Taux de remplacement net (départ à la retraite au taux plein au régime général sans décote ni surcote)[1]

De plus il faut faire la transparence sur la présentation « conventionnelle » faite par le Cor qui annonce un retour temporaire à l’équilibre et un déficit de l’ordre de 20 milliards € en 2030.

Mais cette présentation oublie le déficit caché des régimes de retraites des agents publics (Etat, collectivité et hôpitaux).

En 2019, il s’élevait à 28,5 milliards d’euros. Ce qui porte le déficit réel du système de retraite à près de 30 milliards d’euros, soit près de 10 % des retraites totales. Ce chiffre n’est pas exceptionnel, mais bien structurel. Cette situation pourrait d’ailleurs s’aggraver car la démographie des fonctionnaires locaux sera très défavorable dans les prochaines années avec de très nombreux départs à la retraite. Il y a donc bien urgence à réformer les retraites, en particulier les deux régimes de retraite des fonctionnaires. 

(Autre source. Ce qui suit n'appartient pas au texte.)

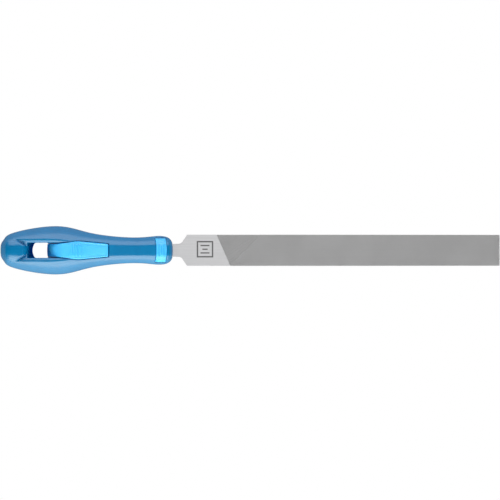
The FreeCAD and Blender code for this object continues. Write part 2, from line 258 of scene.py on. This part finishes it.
def grip_field(s, y, z):
    """Soft grip: the form less the window, the core with the groove round it and the socket."""
    outside = form(s, y, z)
    solid = smooth_max(outside, -mouth(s, y, z), 0.8)
    beside = np.abs(y) - panel_half(s) - GROOVE_WIDE
    groove = smooth_max(smooth_max(beside, s - GROOVE_FRONT, 0.9), GROOVE_BACK - s, 0.3)
    groove = np.maximum(groove, -outside - GROOVE_DEEP)
    solid = smooth_max(solid, -groove, 0.55)
    web = np.maximum(panel_plan(s, y) - 0.03, HOLE_FRONT - s)
    solid = np.maximum(solid, -web)
    solid = smooth_max(solid, 0.02 - label_plan(s, y), 0.9)
    solid = np.maximum(solid, -rod_field(s, y, z))
    return smooth_max(solid, -tang_socket(s, y, z), 0.3)


# ------------------------------------------------------------------ meshes from fields
CORNERS = [(i, j, k) for i in (0, 1) for j in (0, 1) for k in (0, 1)]
EDGES = [(a, b) for a in range(8) for b in range(a + 1, 8)
         if sum(abs(p - q) for p, q in zip(CORNERS[a], CORNERS[b])) == 1]


def gradient(field, points, reach=0.06):
    slopes = []
    for axis in range(3):
        shift = np.zeros(3)
        shift[axis] = reach
        slopes.append(field(*(points + shift).T) - field(*(points - shift).T))
    return np.stack(slopes, 1) / (2 * reach)


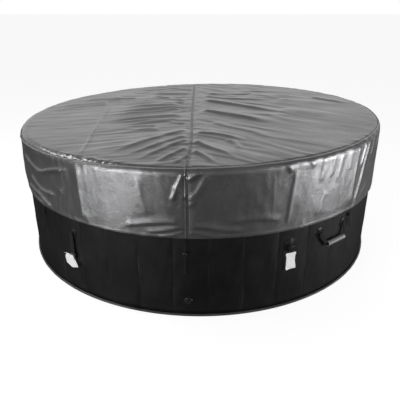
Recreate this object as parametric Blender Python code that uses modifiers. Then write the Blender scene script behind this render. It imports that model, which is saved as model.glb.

Les arguments démographiques doivent aussi être pris en compte

  • Nous vivons plus longtemps

Face à la baisse du taux de natalité et à l’augmentation de l’espérance de vie, la part de la population âgée de plus de 55 ans va continuer de croitre. Certes la France n’est pas la plus mal placée des pays européens, mais le rapport démographique (cotisants/retraités) est passé de 2,02 en 2000 à 1,67 en 2020 (Insee). Le Cor indique que l’espérance de vie continuera à progresser passant de 19,6 à 22,4 ans (espérance de vie à 65 ans) pour un homme et de 23,4 à 25,2 pour les femmes. Et – bonne nouvelle - l’espérance de vie sans limitation a plutôt diminué.

  • Nous entrons sur le marché du travail de plus en plus tard.

Selon l'Insee, 37% seulement des 15-24 ans sont actifs. Cela est dû à un relèvement de l’âge de scolarité obligatoire, de l’allongement global de la durée d’études et de l’insertion plus difficile sur le marché du travail.  L’âge de fin d’études est passé de 18 à 20 ans entre les générations 1949-53 et 1969-73. Même pour les personnes sans diplôme ou avec le CEP, il est passé de 15 à 17 ans. Ajoutons que la validation d’un trimestre dans le secteur privé ne dépend pas seulement du temps de travail mais du salaire cotisé. En clair, il faut avoir cotisé sur un revenu équivalant à 150 heures de Smic pour valider un trimestre. En matière de retraite, cela se traduit par un nombre de trimestres validés avant 30 ans pour un homme de la génération 1986 de seulement 21,5 trimestres, alors qu’il en validait 45 trimestres en 1950. Pour atteindre une carrière complète il faut donc travailler plus longtemps.

  • Nous devons anticiper le vieillissement de la population active

Le rythme de croissance de la population active a fortement ralenti, passant de +110 000 personnes par an entre 2011 et 2016 puis +70 000 personnes par an entre 2016 et 2021. Les projections de l’Insee prévoient un « pic » de population active en 2040 avec 30,5 millions de personnes occupées avant une décroissance. D’un point de vue concret, cela envoie un signal aux actifs (et à leurs employeurs) qu’ils doivent se préparer à travailler plus longtemps.

  • Nous devons améliorer l'employabilité des seniors

C’est ce qu’on appelle l’effet horizon : une conséquence directe de la législation des retraites sur le marché du travail. Un effet que l'on observe clairement avec la réforme de 2010 : Le recul de l'âge légal grâce à la réforme Woerth, s’est traduit sur le taux d'activité qui s'est redressé. Le taux d'activité des salariés de 50 à 64 ans était de 47% en 1990, de 57% en 2010 et de 65% en 2017. Le taux d'emploi a également progressé, certes dans des proportions plus limitées : 50% en 2010 et 61,5% en 2017. L'Insee confirme d'ailleurs que ce relèvement n'est pas seulement le fait des professions indépendantes aux règles de liquidation plus strictes que dans le secteur salarié. L'augmentation du taux d'emploi entre 2007 et 2017 est observable aussi chez les ouvriers, employés et professions intermédiaires.

La France en retard sur la question de l'âge au niveau européen

Avec un âge légal de départ à la retraite qui reste encore fixé à 62 ans, la France reste très en deçà des curseurs en place dans les autres pays. De plus, de nombreux pays ont déjà prévu de reculer l’âge au-delà des 65 ans communément observés pour assurer l’équilibre financier des régimes. Sans surprise cela se traduit par un poids des dépenses de pension bien supérieur à ce que l’on observe dans les pays de l’OCDE, presque 15% en y incluant les pensions d’invalidité. La France accuse la 3e place des pays européens derrière l’Italie et la Grèce.